Antes de trabalhar para o Uber e
a Lyft, Ali trabalhou como guarda de segurança no Aeroporto Internacional de
Dulles, perto de Washington DC.
O veredito
A decisão de terça-feira, a favor
de Wafaa, exigiu "um esforço heroico", informou sua advogada, Kathy
Roberts.
Roberts faz parte do Centro de
Justiça e Responsabilidade (CJA, na sigla em inglês), organização sem fins
lucrativos com sede em San Francisco que busca levar à justiça suspeitos de
crimes de guerra.
Grande parte do processo de
Warfaa, frustrado por atrasos de mais de uma década, dependia da possibilidade
de Ali ser considerado culpado por um tribunal americano de um crime cometido
na Somália.
A Lei de Proteção às Vítimas de
Tortura (TVPA, na sigla em inglês) proíbe a tortura, seja em solo americano ou
no exterior, e permite que cidadãos e não cidadãos americanos apresentem
denúncias de tortura e assassinatos extrajudiciais cometidos em países estrangeiros.

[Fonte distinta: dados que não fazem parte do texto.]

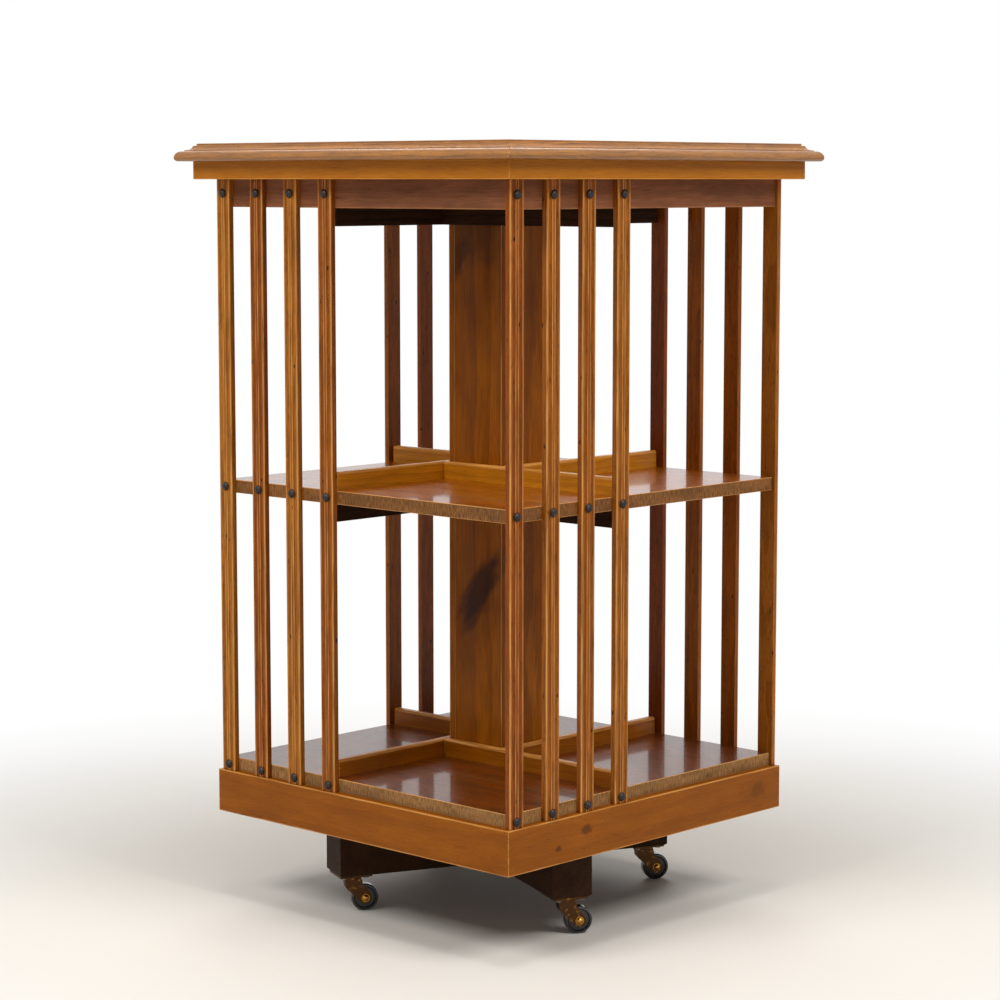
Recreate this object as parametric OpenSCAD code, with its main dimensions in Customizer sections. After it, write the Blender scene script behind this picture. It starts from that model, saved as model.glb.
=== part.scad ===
// Two-tier revolving bookcase on a castored cross base, in millimetres.
// The origin is on the floor at the turning axis, +Z is up and the front face looks along -Y.
// Every face of the case is the front face turned by a quarter: slats, rails and battens
// make a pinwheel round the hollow column, so each tier holds four book bays.

/* [Case] */
// Width of the square plinth over its faces
plinth_w = 460; // [440:1:560]
// Height of the plinth boards
plinth_h = 49; // [42:1:80]
// Thickness of the plinth boards
plinth_t = 18; // [12:0.5:22]
// Ledge left round the shelf on top of the plinth
ledge_w = 9; // [8:0.5:14]
// Thickness of each shelf
shelf_t = 15; // [10:0.5:22]
// Clear height of the lower bays
lower_bay_h = 307; // [220:1:380]
// Clear height of the upper bays
upper_bay_h = 309; // [220:1:380]

/* [Top] */
// Height of the frieze that shows below the fascia
frieze_h = 31; // [24:1:50]
// Thickness of the frieze boards
frieze_t = 12; // [10:0.5:20]
// Height of the fascia boards
fascia_h = 20; // [12:0.5:32]
// How far the fascia stands out from the frieze
fascia_over = 24; // [18:0.5:36]
// Thickness of the top board and its moulding
top_t = 20; // [18:0.5:26]
// How far the moulding's nose stands out from the fascia
nose_over = 15.5; // [14:0.5:24]
// Width of the moulding, back to nose
moulding_w = 28.5; // [26:0.5:36]

/* [Slats] */
// Slats on each face
slat_count = 4; // [3:1:4]
// Width of a slat
slat_w = 20.5; // [16:0.5:28]
// Thickness of a slat
slat_t = 7; // [6:0.5:10]
// How far the outermost slat's edge stands past the shelf's corner
corner_over = 4; // [0:0.5:6]
// How far the innermost slat's centre stands past its rail's centre
inner_offset = 1.6; // [-4:0.2:12]
// Radius of the two flutes in a slat's face
flute_r = 3; // [2:0.25:3.5]
// Depth of the flutes
flute_depth = 1.8; // [0.8:0.1:2]
// Diameter of a stud's domed head
stud_d = 10; // [7:0.5:13]
// Height of a stud's domed head
stud_h = 3.2; // [2:0.2:5]

/* [Column and rails] */
// Width of the square column
column_w = 82; // [70:1:110]
// Thickness of the column boards
column_t = 8; // [6:0.5:12]
// Height of the rails and battens
rail_h = 20; // [14:1:30]
// Thickness of the rails and battens
rail_t = 10; // [8:0.5:14]
// Gap between the end of a rail and the shelf's edge
rail_end_gap = 4; // [0:0.5:10]

/* [Turning gear] */
// Diameter of the central post
post_d = 24; // [18:1:32]
// Diameter of the spigot at the head of the post
spigot_d = 16; // [10:1:17]
// Length of the spigot inside its cup
spigot_len = 25; // [15:1:40]
// Radial clearance of each running fit
run_fit = 0.06; // [0.02:0.01:0.1]

/* [Cross base] */
// Gap between the turning skirt and the nearest corner of a beam
skirt_gap = 5.7; // [3:0.1:20]
// Width of each cross beam
beam_w = 47; // [42:1:60]
// Height of each cross beam
beam_h = 70; // [50:1:74]
// How far the beams hang below the plinth
beam_drop = 57.6; // [40:0.2:66]
// Angle of the first beam from the case's X axis at rest
base_angle = 66.24; // [0:0.01:90]

/* [Castors] */
// Wheel diameter
wheel_d = 31; // [25:0.5:50]
// Wheel width at the rim
wheel_w = 12; // [8:0.5:16]
// Distance of each king pin from the end of its beam
castor_inset = 21; // [20:0.5:40]
// Distance from the king pin back to the axle
trail = 15; // [11:0.5:20]
// Direction in which the castors trail at rest
trail_angle = 56; // [0:1:359]

/* [Hidden] */
$fn = 64;
SIDES = ["front", "right", "back", "left"];
QUARTERS = [1, 2, 3, 4];

// Castor, from the floor up
wheel_r = wheel_d / 2;
axle_r = 2.5;
rivet_room = 4.2;
rivet_r = 5.4;
rivet_t = 1.8;
swivel_gap = 0.2;
crown_t = 3;
crown_r = 11.5;
race_t = 1.5;
castor_plate_w = 38;
castor_plate_t = 2.5;
king_pin_r = 4;
rivet_z = wheel_d + rivet_room;
crown_z = rivet_z + rivet_t + swivel_gap;
race_z = crown_z + crown_t + swivel_gap;
castor_plate_z = race_z + race_t;
castor_h = castor_plate_z + castor_plate_t;
cheek_t = 2;
wheel_side_gap = 0.4;
hub_w = wheel_w + 1.2;
cheek_gap = hub_w + 2 * wheel_side_gap;
boss_r = 7;
horn_front = 9;
horn_back = 10;
lead_knee = [-7.3, crown_z - 9.2];
back_knee = [12.3, crown_z - 5.2];
web_t = 2;
web_clear = 1;
cap_r = 3.9;
cap_h = 2.6;
axle_washer_r = 4.8;
axle_washer_t = 0.8;

// Case, from the plinth up
plinth_z = castor_h + beam_drop;
lower_shelf_z = plinth_z + plinth_h;
lower_floor_z = lower_shelf_z + shelf_t;
mid_shelf_z = lower_floor_z + lower_bay_h;
upper_floor_z = mid_shelf_z + shelf_t;
ceiling_z = upper_floor_z + upper_bay_h;
fascia_z = ceiling_z + frieze_h;
top_z = fascia_z + fascia_h;
plinth_half = plinth_w / 2;
shelf_half = plinth_half - ledge_w;
fascia_half = shelf_half + fascia_over;
nose_half = fascia_half + nose_over;
top_board_half = nose_half - moulding_w;
edge_chamfer = 1;

// Slats and studs
slat_len = fascia_z - lower_shelf_z;
slat_first = shelf_half + corner_over - slat_w / 2;
slat_last = column_w / 2 + rail_t / 2 + inner_offset;
slat_pitch = (slat_first - slat_last) / (slat_count - 1);
slat_chamfer = 0.8;
flute_at = slat_w / 4;
nail_r = 1.25;
nail_fit = 0.05;
nail_bite = 9;
STUD_Z = [lower_shelf_z + shelf_t / 2, mid_shelf_z + shelf_t / 2, ceiling_z + frieze_h / 2];

// Column and rails
column_half = column_w / 2;
column_inner = column_w - 2 * column_t;
rail_round = 3;
joint_fit = 0.1;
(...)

A TVPA só permite que as ações
judiciais resultem em indenização monetária, em vez de prisão.
O caso de Warfaa incluiu os
depoimentos de um ex-embaixador dos EUA, de soldados que serviram sob o comando
de Ali e de outra vítima do ex-coronel, que argumentou que Ali havia ordenado
atos de tortura e uma tentativa de assassinato extrajudicial.
A decisão do júri dos EUA foi
dividida, considerando Ali culpado apenas de tortura.
Ainda assim, Warfaa está
"absolutamente entusiasmado", disse Klein.
"Ele estava esperando 31
anos por este dia."
Já o advogado de Ali, Joseph
Peter Drennan, afirmou à CNN que ele e seu cliente ficaram desapontados.
"Yusuf Abdi Ali foi
considerado culpado porque ele era comandante de um exército que serviu sob um
regime que tinha um histórico frágil de direitos humanos. Mas, além do
depoimento do autor do processo, não havia praticamente nenhuma evidência de
que Ali torturou alguém", declarou Drennan.
Drennan disse ainda que Ali não
pode se dar ao luxo de pagar pela indenização, lembrando que ele perdeu
recentemente o emprego como motorista.